Puppies jump and climb, this isn't cool when the dog runs full tilt into your lap after a c-section, comes bounding on to your lap when you are nursing, or jumps all over the bouncy chair. Puppies chew, so they'll run off with the baby toys, burp cloths, anything else on the floor. Puppies nip and have sharp claws, not good for babies. Puppies shit on the floor, and you'll have enough shit to clean up. Puppies get jealous of the new baby and act out. Puppies need exercise, and your wife might have used up all the time and attention on the baby.

My dog was a year old when I had a baby and it was still too much puppy.
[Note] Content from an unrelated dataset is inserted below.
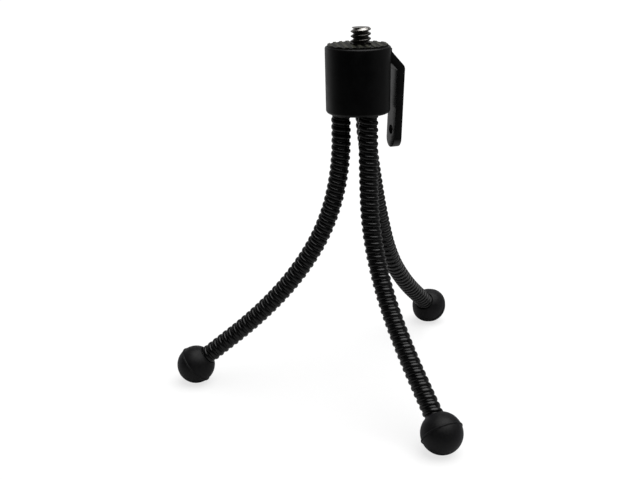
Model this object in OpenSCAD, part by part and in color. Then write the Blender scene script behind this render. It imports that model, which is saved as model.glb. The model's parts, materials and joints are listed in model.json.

Get an adult (3+ year old) dog.
posted by crazycanuck at 5:58 AM on October 11, 2009


We walked him back to their house and met his pregnant lady and also saw some of the "lost dog" flyers they were putting up (we didn't see any during the two weeks we had him). I'm confident that they are the legitimate owners.

Yes, we have some reservations about them, but at the very least we felt that he should be with his pregnant lady. Apparently she had been depressed without him.
posted by brevator at 10:22 AM on October 11, 2009


From Mrs. brevator: Thanks for the responses so far. We would have NEVER thought of getting a dog from a breeder or a store (and wouldn't even consider taking one if they hadn't offered to give us one), so many of the concerns raised about the sketchy breeder never really crossed either of our minds. Not to offend anyone, but until I did some reading today, I was really not aware there were "responsible breeders." This is because I come from an animal rights background, the people I know who have gone through a breeder ended up with problems (genetic defects, behavior problems, dogs that don't match breed characteristics, etc.), and the "breeders" I have personally known were more about making a buck than breeding good dogs and finding them good homes.
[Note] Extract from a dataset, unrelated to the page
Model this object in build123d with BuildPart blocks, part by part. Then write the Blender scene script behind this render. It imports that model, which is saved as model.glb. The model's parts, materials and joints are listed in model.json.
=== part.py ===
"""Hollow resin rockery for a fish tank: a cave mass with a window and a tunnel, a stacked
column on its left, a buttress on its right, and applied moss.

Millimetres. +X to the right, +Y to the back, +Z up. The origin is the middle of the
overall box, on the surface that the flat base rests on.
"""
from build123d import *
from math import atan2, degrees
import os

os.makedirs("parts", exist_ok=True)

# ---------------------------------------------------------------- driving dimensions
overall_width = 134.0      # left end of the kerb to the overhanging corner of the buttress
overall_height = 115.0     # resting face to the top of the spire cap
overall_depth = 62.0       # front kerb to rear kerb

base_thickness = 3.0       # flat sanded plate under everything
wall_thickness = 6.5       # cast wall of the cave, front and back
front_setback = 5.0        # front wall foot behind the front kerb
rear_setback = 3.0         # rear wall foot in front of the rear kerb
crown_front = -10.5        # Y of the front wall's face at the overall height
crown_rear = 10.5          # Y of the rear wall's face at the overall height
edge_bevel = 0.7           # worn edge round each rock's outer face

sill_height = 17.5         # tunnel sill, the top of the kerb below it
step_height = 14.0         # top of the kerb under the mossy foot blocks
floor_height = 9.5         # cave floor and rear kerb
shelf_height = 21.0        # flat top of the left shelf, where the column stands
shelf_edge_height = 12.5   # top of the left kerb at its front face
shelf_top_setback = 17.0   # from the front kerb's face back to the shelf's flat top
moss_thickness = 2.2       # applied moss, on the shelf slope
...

We are also reading a few dog books now: Parenting Your Dog by Trish King (which a trainer lent us), and How to Raise the Perfect Dog Through Puppyhood & Beyond by Cesar Millan (which was a gift).

Both talk about how to pick a good pup, but I think chapter 2 of Cesar's book "Perfect Match: Choosing the Perfect Puppy", in addition to some of the concerns raised here, is swaying us to #1 not get a dog from these people, so #2 wait to get a dog.

When we do get one, it was always our intention to get one from a shelter or rescue organization. Since there is no urgent rush to get one from this litter, we will probably wait until the babe is a few months old so we can have the time to give a new puppy the attention it needs.

That said, we went back yesterday because I told the owners I'd drop off the proof of rabies vaccination so he doesn't get too many shots etc. He was so excited to see us, and if they said we could take him home, all my concerns would go out the window and mr. brevator & I would be so so so happy to have him back.